The chain of the Caucasus exhibits a peculiar conformation, altogether different from that of any of the European chains. The Alps, the Pyrenees, and the Carpathians, are accessible only by the valleys, and in these the inhabitants of the country find their subsistence, and agriculture develops its wealth. The contrary is the case in the Caucasus. From the fortress of Anapa on the Black Sea, all along to the Caspian, the northern slope presents only immense inclined plains, rising in terraces to a height of 3000 or 4000 yards above the sea level. These plains, rent on all directions by deep and narrow valleys and vertical clefts, often form real steppes, and possess on their loftiest heights rich pastures, where the inhabitants, secure from all attack, find fresh grass for their cattle in the sultriest days of summer. The valleys on the other hand are frightful abysses, the steep sides of which are clothed with brambles, while the bottoms are filled with rapid torrents foaming over beds of rocks and stones. Such is the singular spectacle generally presented by the northern slope of the Caucasus. This brief description may give an idea of the difficulties to be encountered by an invading army. Obliged to occupy the heights, it is incessantly checked in its march by impassable ravines, which do not allow of the employment of cavalry, and for the most part prevent the passage of artillery. The ordinary tactics of the mountaineers is to fall back before the enemy, until the nature of the ground or the want of supplies obliges the latter to begin a retrograde movement. Then it is that they attack the invaders, and, entrenched in their forests behind impregnable rocks, they inflict the most terrible carnage on them with little danger to themselves.
On the south the character of the Caucasian chain is different. From Anapa to Gagra, along the shores of the Black Sea, we observe a secondary chain composed of schistous mountains, seldom exceeding 1000 yards in height. But the nature of their soil, and of their rocks, would be enough to render them almost impracticable for European armies, even were they not covered with impenetrable forests. The inhabitants of this region, who are called Tcherkesses or Circassians, by the Russians, are entirely independent, and constitute one of the most warlike peoples of the Caucasus.
The great chain begins in reality at Gagra, but the mountains recede from the shore, and nothing is to be seen along the coast as far as Mingrelia but secondary hills, commanded by immense crags, that completely cut off all approach to the central part of the Caucasus. This region, so feebly defended by its topographical conformation, is Abkhasia, the inhabitants of which have been forced to submit to Russia.
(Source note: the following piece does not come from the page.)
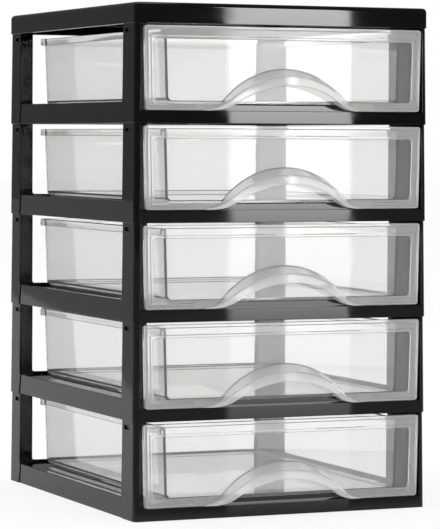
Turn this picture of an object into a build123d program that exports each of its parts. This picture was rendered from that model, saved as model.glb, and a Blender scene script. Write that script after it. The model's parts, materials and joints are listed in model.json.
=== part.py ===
"""Desk-top drawer tower for crafts and small parts.

Five moulded tier frames stand one on the next and a cover closes the top one.
Each frame is an open ring of rails with four L-section corner posts, so the
tower is open at both sides and at the back.  A clear drawer slides in each
tier on the ring's two side shelves.  It is one moulding: a tapered tray with a
turned-down rim, a framed front and an arched hood that the fingers pull.

Millimetres.  +Z up, the drawers open towards -Y, X is left to right.  The
origin is on the floor, in the middle of the overall footprint.
"""

import os
from math import asin, atan, cos, degrees, sin

from build123d import *

os.makedirs("parts", exist_ok=True)

# ---- the tower
tier_count = 5
width = 180.0            # outside of a frame, left to right
depth = 210.0            # outside of a frame, front to back
tier_pitch = 55.0        # one frame on the next
cover_height = 11.5

# ---- black mouldings
wall = 2.4               # frame and cover walls
corner_radius = 3.0      # upright outside corners
draft_step = 0.6         # a tier's outside leans in this much by its top
rail_height = 12.0       # side and back rails
front_bar_height = 7.1   # front rail, under the drawer's front
shelf_top = 10.5         # the drawer runs on this level
shelf_thickness = 2.0
shelf_width = 22.0       # from the frame's outside to the open middle
skirt = 1.8              # wall that hangs under the shelf's inner edge
front_rebate = 5.0       # depth of the step that the drawer's front closes over
post_depth = 20.0        # front posts, front to back
back_post_depth = 18.0
post_leg = 14.0          # leg of the L across the front or back, from the outside
bead_radius = 1.6        # bead along the edge of each front post's leg
door_lip = 1.2           # front posts' front edges turn in this much towards the drawer
window_radius = 1.5      # corners of the side windows
rail_recess = 0.6        # side and back rails lie this far behind the corners
recess_slope = 3.0       # the recess's ends lean by this much over the rail
cover_edge_radius = 2.5
cover_plate = 2.6
cover_rib = 1.6          # stiffening ribs under the cover
cover_rib_depth = 5.0
cover_rib_count = 3

# ---- snap tabs that hold a frame or the cover on the posts below
tab_width = 8.0
tab_thickness = 1.8
tab_reach = 9.0          # below the seam
tab_from_corner = 9.0    # from the frame's front or back to the tab
tab_gap = 0.2            # tab to post wall
slot_drop = 4.5          # top of the post down to the slot's bottom
slot_height = 2.0
slot_width = 7.0
nib_gap = 0.25

# ---- clear drawer
side_gap = 5.2           # frame's outside to the front's edge, at its top
front_lean = 1.0         # each side of the front leans in this much by its foot
front_bottom_gap = 0.2   # front over the front rail
front_top_gap = 1.2      # front under the next frame
front_proud = 1.6        # border stands this far before the frame
border_step = 1.4        # border over the middle panel
border_side = 5.0
border_bottom = 5.0
border_top = 7.3
border_corner = 2.5
panel = 2.0              # thickness of the front panel
tray_wall = 1.6
tray_floor = 1.8
tray_corner = 7.0        # upright corners at the back
floor_chamfer = 2.4      # wall to floor, outside
run_gap = 0.3            # tray over the shelf
rim_gap = 0.6            # rim to the posts' legs
rim_overhang = 2.0
rim_thickness = 1.6
rim_lip = 1.2
rim_height = 4.0
rim_top_gap = 3.0        # rim under the next frame
tray_draft = 1.2         # each wall leans in this much by the floor
back_gap = 5.0           # rim to the inside of the back posts
stop_from_back = 12.6    # rear of the rim to the stop lugs
stop_length = 4.0
stop_reach = 1.6         # lug past the opening between the posts
stop_gap = 0.5           # lug to the post when the drawer is fully open
cut_past = 2.0           # how far a cutting block runs past what it cuts

# ---- pull
pull_reach = 9.7         # hood beyond the border
pull_wall = 1.8
lip_half_span = 44.5
lip_rise = 14.0          # arched lower edge over the front's foot
crease_half_span = 47.5
crease_rise = 19.0
root_half_span = 52.0
root_rise = 23.5
foot_share = 0.3         # share of the arch's two radii that the foot arc takes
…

To the north and on the northern slope, westward of the military road from Mosdok to Tiflis, dwell a considerable number of tribes, some of them ruled by a sort of feudal system, others constituted into little republics. Those of the west, dependent on Circassia and Abadza, are in continual war with the empire, whilst the Nogais, who inhabit the plains on the left bank of the Kouma, and the tribes of the Great Kabarda, own the sovereignty of the tzar; but their wavering and dubious submission cannot be relied on. In the centre, at the foot of the Elbrouz, dwell the Souanethes, an unsubdued people, and near them, occupying both sides of the pass of Dariel, are the Ingouches and Ossetans, exceptional tribes, essentially different from the aboriginal peoples. Finally, we have eastward of the great Tiflis road, near the Terek, Little Kabarda, and the country of the Koumicks, for the present subjugated; and then those indomitable tribes, the Lesghis and Tchetchenzes, of whom Shamihl is the Abd el Kader, and who extend over the two slopes of the Caucasus to the vicinity of the Caspian.
In reality, the Kouban and the Terek, that rise from the central chain, and fall, the one into the Black Sea, the other into the Caspian, may be considered as the northern political limits of independent Caucasus. It is along those two rivers that Russia has formed her armed line, defended by Cossacks, and detachments from the regular army. The Russians have indeed penetrated those northern frontiers at sundry points, and have planted some forts within the country of the Lesghis and Tchetchenzes. But these lonely posts, in which a few unhappy garrisons are surrounded on all sides, and generally without a chance of escape, cannot be regarded as a real occupation of the soil on which they stand. They are in fact only so many piquets, whose business is only to watch more closely the movements of the mountaineers. In the south, from Anapa to Gagra, along the Black Sea, the imperial possessions are limited to a few detached forts, completely isolated, and deprived of all means of communication by land. A rigorous blockade has been established on this coast; but the Circassians, as intrepid in their frail barks as among their mountains, often pass by night through the Russian line of vessels, and reach Trebisond and Constantinople. Elsewhere, from Mingrelia to the Caspian, the frontiers are less precisely defined, and generally run parallel with the great chain of the Caucasus.
Thus limited, the Caucasus, including the territory occupied by the subject tribes, presents a surface of scarcely 5000 leagues; and it is in this narrow region that a virgin and chivalric nation, amounting at most to 2,000,000 of souls, proudly upholds its independence against the might of the Russian empire, and has for twenty years sustained one of the most obstinate struggles known to modern history.
The Russian line of the Kouban, which is exactly similar to that of the Terek, is defended by the Cossacks of the Black Sea, the poor remains of the famous Zaporogues, whom Catherine II. subdued with so much difficulty, and whom she colonised at the foot of the Caucasus, as a bulwark against the incursions of the mountaineers. The line consists of small forts and watch stations; the latter are merely a kind of sentry box raised on four posts, about fifty feet from the ground. Two Cossacks keep watch in them day and night. On the least movement of the enemy in the vast plain of reeds that fringes both banks of the river, a beacon fire is kindled on the top of the watch box. If the danger becomes more pressing, an enormous torch of straw and tar is set fire to. The signal is repeated from post to post, the whole line springs to arms, and 500 or 600 men are instantly assembled on the point threatened. These posts, composed generally of a dozen men, are very close to each other, particularly in the most dangerous places. Small forts have been erected at intervals with earthworks, and a few pieces of cannon; they contain each from 150 to 200 men.